No Man's Factory
Elisabeth Czihak photography exhibition, Fermé au public, Galerie Jeune Création, 24 rue Berthe, 75018 Paris, September 9th to October 8th 2011
The only sound remaining is the echo of a gentle, constant throb: the wind sweeping through broken windows, whirling through the safety gates like a gymnast on a pole. On a lazy summer afternoon, this cool dampness would be like a sheet of rain. Every now and then, I am startled by a sound that was just a fragment of my imagination. I rest assured, even though the smell of rubber and metal lingers, carried on a trail of cold dust, reflecting the factory’s great emptiness. It seems as if two insoluble liquids were stirred by the sound of my steps. Bearing reverence, I quietly make my way through the rooms as if I were walking in a church.
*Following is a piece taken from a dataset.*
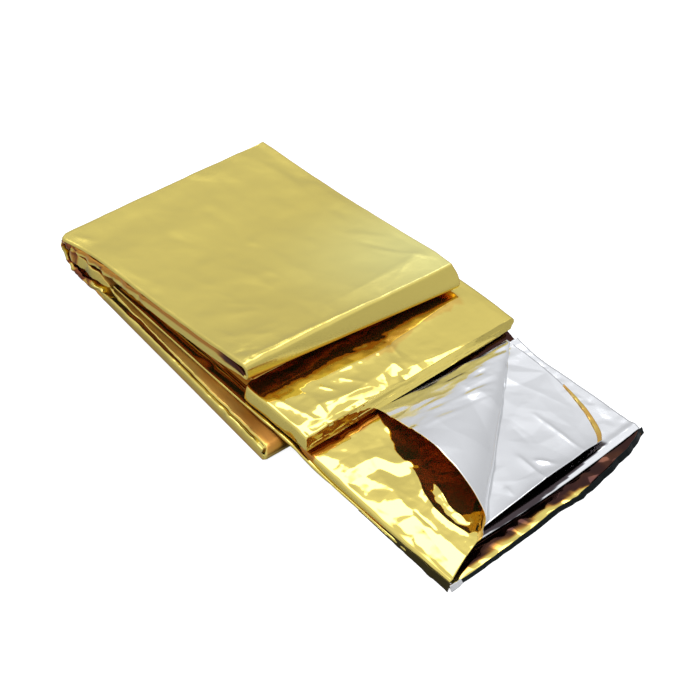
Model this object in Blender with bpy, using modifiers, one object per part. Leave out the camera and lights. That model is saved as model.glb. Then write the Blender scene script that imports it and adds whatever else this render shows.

The space seems to have been temporarily deserted for an annual or summer shutdown, lunch break or even retirement cocktail at the other end of the plant. However, with a closer glance at the photographs I begin to realize that I might be looking at an extended holiday. On one side a picture frame hangs crookedly and the fire extinguisher lies on the floor, unlike what basic safety requirements indicate. Further down, the drapes are pulled in a knot like a Punch and Judy puppet. Plaster peeling off the ceiling has fallen into a pile of gold dust on the linoleum, but Semele is nowhere to be found in this heap of dust. The faceplates on the wall stare out in astonishment, stupor and awe. On the upper story, someone took a plant out of its pot and left it lying in the middle of the room, with its faded palms wilting like fossilized catfish.
In the 1990’s, photographer Jocelyne Faroche’s work drew on the post-industrial esthetic; factories became wasteland, invaded by weed, devastated monuments and rusted carcasses. They somehow resembled the ruins depicted by the Classics and Romantics. The grandchildren of factory workers overtook these rundown temples for nights of Dionysian-like raves. In Detroit, walls were plastered with tags and floors covered with filth. A shady mix of junkies and rappers now haunted the very symbols of economic ruin, as if the buildings belonged to the victims rather than the criminals.
Elisabeth Czihak’s work draws on the postindustrial revolution: with the magic of relocation, one might think that factories do not really close and that their content was merely transferred elsewhere. In reality, they have been shut down and abandoned. These contradictions are at the heart of the Austrian photographer and artist’s work. The factories seem to have been deliberately emptied of every object that could be reused and transferred to a new production unit, its living double having been dropped and turned into a negative image. The images do not necessarily speak of emptiness and ruin, but rather of a restive, suspended reality. The offices are not completely deserted or abandoned, but stand on the cusp of slow and steady deterioration, or mummification. Elisabeth Czihak’s photographs seem to have been taken right before the tomb was shut. As if someone walked into it several years later.
The area is surprisingly serene and quite neat; the emptiness was perhaps injected with invisible amber to create confusion. No one seems to have lived or worked in it, even the photographer is absent, as if the factory were a cenotaph and empty tomb. Czihak’s No man’s factory series echo the no-man’s-land that she had portrayed in her work on remote railway stations in Poland. The light is beautiful both inside and outside, crisp without ever being cold, and clairvoyantly transfigures these desolate and soulless rooms. The result is brutal: without a trace of anger or defeat, the pieces suggest that submission to the new world order of globalization is inevitable. The relocated factory could very well face the same end, once a new and more competitive paradise is found.
To foreswear the conspiracy of emptiness and to stimulate a momentary presence, the artist invests the premises by drawing abstract, repetitive lines that are mutually attractive. It is not a question of expressing anger or imposing her signature by tagging the walls. Czihak does not deface, but draws attention to the surfaces. Some drawings shrivel up and outline a whole universe of animal-like pyrites; others soar like egrets on a wind of plaster, cement and white paint.